GIVEN INSTRUCTION: From the data that follows, print exactly the lines starting at the one containing "The Blender code" and ending at the one containing "return grid"; include both of them and nothing more.

## Start INPUT

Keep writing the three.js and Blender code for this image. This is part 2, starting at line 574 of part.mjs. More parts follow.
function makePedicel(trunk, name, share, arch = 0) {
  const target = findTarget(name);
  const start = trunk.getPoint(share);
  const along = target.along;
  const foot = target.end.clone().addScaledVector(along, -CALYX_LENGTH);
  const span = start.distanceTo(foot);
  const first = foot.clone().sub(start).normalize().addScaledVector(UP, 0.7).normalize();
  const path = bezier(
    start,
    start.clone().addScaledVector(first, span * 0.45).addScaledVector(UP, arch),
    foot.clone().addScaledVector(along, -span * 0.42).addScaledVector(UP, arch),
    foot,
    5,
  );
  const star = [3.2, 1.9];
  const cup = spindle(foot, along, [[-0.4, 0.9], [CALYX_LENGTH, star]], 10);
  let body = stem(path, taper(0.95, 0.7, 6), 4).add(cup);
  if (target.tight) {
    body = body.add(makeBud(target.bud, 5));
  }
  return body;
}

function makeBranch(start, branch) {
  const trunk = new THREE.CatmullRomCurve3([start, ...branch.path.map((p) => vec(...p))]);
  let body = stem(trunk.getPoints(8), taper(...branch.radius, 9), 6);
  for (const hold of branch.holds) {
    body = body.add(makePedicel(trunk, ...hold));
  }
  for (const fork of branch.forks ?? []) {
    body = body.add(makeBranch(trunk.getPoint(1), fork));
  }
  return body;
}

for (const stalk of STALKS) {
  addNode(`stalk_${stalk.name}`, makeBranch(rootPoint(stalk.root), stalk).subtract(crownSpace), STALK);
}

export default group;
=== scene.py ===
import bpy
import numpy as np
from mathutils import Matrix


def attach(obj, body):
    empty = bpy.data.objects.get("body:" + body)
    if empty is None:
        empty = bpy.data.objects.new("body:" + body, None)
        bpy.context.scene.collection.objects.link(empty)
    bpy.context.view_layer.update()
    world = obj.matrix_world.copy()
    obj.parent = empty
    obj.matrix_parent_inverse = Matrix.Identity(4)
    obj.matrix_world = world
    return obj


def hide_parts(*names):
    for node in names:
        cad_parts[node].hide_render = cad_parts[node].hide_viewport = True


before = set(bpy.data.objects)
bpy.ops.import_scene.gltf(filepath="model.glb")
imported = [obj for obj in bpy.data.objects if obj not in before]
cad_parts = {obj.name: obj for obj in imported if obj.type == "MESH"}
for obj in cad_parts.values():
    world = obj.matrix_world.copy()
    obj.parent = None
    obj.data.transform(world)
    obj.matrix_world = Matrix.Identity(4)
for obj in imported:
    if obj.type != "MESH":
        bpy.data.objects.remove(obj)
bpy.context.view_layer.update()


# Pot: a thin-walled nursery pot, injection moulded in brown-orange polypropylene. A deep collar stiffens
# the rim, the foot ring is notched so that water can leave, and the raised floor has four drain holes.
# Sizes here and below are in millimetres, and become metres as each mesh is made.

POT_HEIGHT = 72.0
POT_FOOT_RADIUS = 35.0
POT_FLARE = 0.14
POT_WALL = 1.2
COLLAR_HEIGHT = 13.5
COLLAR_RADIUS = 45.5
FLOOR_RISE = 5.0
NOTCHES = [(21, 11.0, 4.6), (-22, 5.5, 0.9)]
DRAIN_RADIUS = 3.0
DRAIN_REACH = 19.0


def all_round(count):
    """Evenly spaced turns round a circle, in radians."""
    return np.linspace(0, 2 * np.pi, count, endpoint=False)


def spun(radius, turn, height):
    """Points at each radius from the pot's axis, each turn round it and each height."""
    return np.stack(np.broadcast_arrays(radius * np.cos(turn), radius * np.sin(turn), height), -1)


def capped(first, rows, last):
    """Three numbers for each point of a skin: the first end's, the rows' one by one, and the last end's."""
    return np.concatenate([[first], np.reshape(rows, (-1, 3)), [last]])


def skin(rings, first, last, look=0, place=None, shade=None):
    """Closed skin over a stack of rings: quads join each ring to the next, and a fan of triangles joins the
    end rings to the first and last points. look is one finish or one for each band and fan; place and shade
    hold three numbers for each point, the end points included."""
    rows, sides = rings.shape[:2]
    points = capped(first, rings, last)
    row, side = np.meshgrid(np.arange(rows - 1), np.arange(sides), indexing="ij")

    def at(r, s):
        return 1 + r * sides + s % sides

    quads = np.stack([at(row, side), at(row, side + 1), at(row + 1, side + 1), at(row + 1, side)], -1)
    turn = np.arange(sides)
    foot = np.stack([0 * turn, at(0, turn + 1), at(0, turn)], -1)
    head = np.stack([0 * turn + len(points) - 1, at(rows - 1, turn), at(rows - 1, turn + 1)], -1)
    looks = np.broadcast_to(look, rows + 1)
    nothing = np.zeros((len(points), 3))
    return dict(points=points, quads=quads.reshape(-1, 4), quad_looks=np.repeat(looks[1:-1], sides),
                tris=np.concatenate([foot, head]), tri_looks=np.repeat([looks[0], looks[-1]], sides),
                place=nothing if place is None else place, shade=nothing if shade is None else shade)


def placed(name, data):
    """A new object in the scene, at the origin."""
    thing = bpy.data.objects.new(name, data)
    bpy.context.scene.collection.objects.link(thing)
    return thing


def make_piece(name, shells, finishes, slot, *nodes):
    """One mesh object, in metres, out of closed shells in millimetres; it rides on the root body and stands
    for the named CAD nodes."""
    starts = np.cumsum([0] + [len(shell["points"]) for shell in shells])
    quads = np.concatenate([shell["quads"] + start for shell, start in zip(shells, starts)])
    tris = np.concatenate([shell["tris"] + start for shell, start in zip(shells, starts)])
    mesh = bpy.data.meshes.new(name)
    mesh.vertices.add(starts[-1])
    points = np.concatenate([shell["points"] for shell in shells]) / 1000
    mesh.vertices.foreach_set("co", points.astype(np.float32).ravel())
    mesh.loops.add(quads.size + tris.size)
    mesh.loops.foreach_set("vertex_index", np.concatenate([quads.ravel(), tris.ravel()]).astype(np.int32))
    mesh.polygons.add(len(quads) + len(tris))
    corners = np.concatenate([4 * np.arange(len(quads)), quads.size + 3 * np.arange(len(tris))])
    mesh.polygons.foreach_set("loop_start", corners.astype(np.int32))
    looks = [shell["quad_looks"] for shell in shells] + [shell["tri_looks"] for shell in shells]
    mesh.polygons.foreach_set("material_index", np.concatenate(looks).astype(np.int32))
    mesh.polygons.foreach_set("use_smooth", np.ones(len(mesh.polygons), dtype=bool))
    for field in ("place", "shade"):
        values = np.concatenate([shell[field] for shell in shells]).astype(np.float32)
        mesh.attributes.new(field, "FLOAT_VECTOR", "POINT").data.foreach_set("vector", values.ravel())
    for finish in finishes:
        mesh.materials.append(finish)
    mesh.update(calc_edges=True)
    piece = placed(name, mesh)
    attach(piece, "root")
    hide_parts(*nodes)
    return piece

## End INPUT
## Start INPUT

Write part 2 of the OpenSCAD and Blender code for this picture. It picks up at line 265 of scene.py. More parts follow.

## End INPUT
## Start INPUT

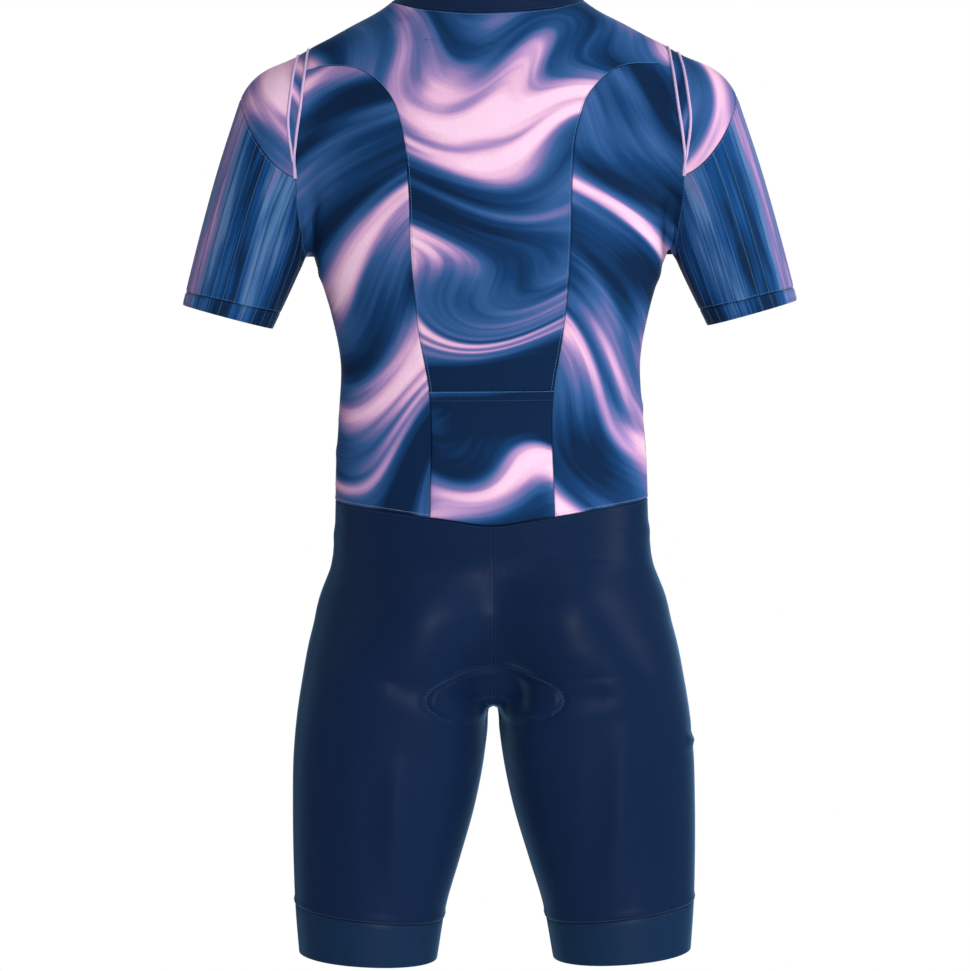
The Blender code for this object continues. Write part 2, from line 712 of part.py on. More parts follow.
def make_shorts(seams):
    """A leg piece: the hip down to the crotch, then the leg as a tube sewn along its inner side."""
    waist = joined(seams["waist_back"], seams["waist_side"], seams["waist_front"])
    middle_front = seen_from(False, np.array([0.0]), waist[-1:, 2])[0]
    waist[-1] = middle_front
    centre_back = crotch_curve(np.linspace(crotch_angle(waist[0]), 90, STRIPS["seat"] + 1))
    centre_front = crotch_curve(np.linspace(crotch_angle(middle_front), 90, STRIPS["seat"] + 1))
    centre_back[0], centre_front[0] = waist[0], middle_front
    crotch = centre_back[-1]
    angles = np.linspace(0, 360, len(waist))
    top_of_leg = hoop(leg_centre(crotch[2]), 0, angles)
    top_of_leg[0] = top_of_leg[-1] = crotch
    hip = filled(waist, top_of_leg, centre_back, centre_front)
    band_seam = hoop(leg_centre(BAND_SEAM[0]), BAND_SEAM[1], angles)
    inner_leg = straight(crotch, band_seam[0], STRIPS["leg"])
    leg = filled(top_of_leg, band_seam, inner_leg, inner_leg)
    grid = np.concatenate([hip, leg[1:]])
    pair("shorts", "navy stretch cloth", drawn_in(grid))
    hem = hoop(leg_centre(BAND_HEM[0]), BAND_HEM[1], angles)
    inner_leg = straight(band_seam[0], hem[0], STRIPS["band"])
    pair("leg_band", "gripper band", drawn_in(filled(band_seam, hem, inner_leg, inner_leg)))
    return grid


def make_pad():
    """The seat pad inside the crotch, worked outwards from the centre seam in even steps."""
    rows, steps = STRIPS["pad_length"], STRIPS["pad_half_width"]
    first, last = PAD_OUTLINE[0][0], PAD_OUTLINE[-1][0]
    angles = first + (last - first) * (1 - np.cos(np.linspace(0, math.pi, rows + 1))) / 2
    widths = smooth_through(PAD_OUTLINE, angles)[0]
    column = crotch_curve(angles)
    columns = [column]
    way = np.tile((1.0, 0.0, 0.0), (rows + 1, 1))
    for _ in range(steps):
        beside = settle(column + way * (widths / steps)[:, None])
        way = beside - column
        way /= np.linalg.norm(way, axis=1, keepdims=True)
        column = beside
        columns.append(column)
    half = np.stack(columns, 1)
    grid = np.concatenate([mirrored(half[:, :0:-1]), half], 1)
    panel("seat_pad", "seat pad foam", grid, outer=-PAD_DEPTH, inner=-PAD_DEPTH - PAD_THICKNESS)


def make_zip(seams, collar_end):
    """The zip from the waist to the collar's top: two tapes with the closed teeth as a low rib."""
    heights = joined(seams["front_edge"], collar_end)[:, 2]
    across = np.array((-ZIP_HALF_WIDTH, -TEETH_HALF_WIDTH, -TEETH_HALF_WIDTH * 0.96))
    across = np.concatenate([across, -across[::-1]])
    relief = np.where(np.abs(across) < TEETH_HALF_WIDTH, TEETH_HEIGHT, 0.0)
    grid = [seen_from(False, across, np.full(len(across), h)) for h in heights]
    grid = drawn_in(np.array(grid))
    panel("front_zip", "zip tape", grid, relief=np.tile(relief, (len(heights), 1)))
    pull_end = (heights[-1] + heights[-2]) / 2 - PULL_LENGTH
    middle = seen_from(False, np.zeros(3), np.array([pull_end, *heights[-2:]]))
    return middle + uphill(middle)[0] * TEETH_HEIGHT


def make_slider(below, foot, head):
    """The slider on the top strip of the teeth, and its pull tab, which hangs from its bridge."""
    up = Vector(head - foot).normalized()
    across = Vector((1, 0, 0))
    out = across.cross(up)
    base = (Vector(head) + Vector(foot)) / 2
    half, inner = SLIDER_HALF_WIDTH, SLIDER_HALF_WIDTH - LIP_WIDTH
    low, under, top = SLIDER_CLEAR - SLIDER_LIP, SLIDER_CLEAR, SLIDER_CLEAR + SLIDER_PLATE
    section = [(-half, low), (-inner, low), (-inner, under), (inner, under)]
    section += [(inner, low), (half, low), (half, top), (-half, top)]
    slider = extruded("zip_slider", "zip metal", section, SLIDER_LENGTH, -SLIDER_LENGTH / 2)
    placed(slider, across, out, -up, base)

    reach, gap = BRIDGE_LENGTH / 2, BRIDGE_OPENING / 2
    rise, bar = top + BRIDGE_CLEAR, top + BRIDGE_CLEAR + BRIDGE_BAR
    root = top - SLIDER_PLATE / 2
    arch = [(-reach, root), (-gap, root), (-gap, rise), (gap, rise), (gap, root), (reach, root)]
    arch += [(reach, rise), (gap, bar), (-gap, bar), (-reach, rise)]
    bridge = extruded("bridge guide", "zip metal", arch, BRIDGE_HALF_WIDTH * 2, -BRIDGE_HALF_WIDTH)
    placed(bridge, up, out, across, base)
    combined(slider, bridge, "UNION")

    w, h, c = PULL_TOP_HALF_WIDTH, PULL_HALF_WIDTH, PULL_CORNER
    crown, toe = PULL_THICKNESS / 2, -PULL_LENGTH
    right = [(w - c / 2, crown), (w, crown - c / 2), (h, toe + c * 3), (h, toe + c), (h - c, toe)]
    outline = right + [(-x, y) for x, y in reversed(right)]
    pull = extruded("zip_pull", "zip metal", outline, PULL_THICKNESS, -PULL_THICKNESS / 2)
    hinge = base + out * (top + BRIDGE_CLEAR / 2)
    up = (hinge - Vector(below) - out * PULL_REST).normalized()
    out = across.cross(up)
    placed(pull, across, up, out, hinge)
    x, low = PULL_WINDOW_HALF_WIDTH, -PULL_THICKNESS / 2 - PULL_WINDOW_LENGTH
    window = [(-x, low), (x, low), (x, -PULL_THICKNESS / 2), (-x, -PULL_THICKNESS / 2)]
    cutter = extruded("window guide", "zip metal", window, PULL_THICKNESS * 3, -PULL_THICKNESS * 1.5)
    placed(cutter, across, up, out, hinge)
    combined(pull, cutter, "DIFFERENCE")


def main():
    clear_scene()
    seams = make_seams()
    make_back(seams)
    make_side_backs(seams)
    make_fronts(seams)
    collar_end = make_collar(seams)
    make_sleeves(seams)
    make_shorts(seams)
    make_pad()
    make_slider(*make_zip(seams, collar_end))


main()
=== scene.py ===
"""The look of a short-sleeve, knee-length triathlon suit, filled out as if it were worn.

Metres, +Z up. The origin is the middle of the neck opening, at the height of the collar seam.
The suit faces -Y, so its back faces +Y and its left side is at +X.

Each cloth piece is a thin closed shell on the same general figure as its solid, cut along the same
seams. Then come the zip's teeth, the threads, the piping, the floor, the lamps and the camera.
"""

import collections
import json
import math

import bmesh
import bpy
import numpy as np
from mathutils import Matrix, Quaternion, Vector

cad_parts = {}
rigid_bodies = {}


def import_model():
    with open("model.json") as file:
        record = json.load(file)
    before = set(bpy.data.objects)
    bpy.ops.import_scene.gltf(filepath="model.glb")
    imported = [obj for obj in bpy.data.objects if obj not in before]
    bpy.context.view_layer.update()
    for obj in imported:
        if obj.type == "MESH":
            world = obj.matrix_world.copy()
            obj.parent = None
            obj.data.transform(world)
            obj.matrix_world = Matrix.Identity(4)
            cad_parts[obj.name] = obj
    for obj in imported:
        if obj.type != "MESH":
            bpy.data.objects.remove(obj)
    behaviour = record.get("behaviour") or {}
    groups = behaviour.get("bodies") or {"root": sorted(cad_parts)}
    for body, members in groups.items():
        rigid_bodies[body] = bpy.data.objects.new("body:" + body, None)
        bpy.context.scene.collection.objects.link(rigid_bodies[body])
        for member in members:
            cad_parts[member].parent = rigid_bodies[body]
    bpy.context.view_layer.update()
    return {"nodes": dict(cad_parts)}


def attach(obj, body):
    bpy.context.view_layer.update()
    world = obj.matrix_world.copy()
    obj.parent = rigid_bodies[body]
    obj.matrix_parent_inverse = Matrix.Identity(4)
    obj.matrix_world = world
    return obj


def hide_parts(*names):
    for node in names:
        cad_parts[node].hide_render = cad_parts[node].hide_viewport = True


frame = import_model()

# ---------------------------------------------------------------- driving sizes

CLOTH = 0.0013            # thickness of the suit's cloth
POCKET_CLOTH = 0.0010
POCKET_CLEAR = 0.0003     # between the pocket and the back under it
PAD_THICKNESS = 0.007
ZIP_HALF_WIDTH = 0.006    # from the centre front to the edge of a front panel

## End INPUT

TASK OUTPUT:
The Blender code for this object continues. Write part 2, from line 712 of part.py on. More parts follow.
def make_shorts(seams):
    """A leg piece: the hip down to the crotch, then the leg as a tube sewn along its inner side."""
    waist = joined(seams["waist_back"], seams["waist_side"], seams["waist_front"])
    middle_front = seen_from(False, np.array([0.0]), waist[-1:, 2])[0]
    waist[-1] = middle_front
    centre_back = crotch_curve(np.linspace(crotch_angle(waist[0]), 90, STRIPS["seat"] + 1))
    centre_front = crotch_curve(np.linspace(crotch_angle(middle_front), 90, STRIPS["seat"] + 1))
    centre_back[0], centre_front[0] = waist[0], middle_front
    crotch = centre_back[-1]
    angles = np.linspace(0, 360, len(waist))
    top_of_leg = hoop(leg_centre(crotch[2]), 0, angles)
    top_of_leg[0] = top_of_leg[-1] = crotch
    hip = filled(waist, top_of_leg, centre_back, centre_front)
    band_seam = hoop(leg_centre(BAND_SEAM[0]), BAND_SEAM[1], angles)
    inner_leg = straight(crotch, band_seam[0], STRIPS["leg"])
    leg = filled(top_of_leg, band_seam, inner_leg, inner_leg)
    grid = np.concatenate([hip, leg[1:]])
    pair("shorts", "navy stretch cloth", drawn_in(grid))
    hem = hoop(leg_centre(BAND_HEM[0]), BAND_HEM[1], angles)
    inner_leg = straight(band_seam[0], hem[0], STRIPS["band"])
    pair("leg_band", "gripper band", drawn_in(filled(band_seam, hem, inner_leg, inner_leg)))
    return grid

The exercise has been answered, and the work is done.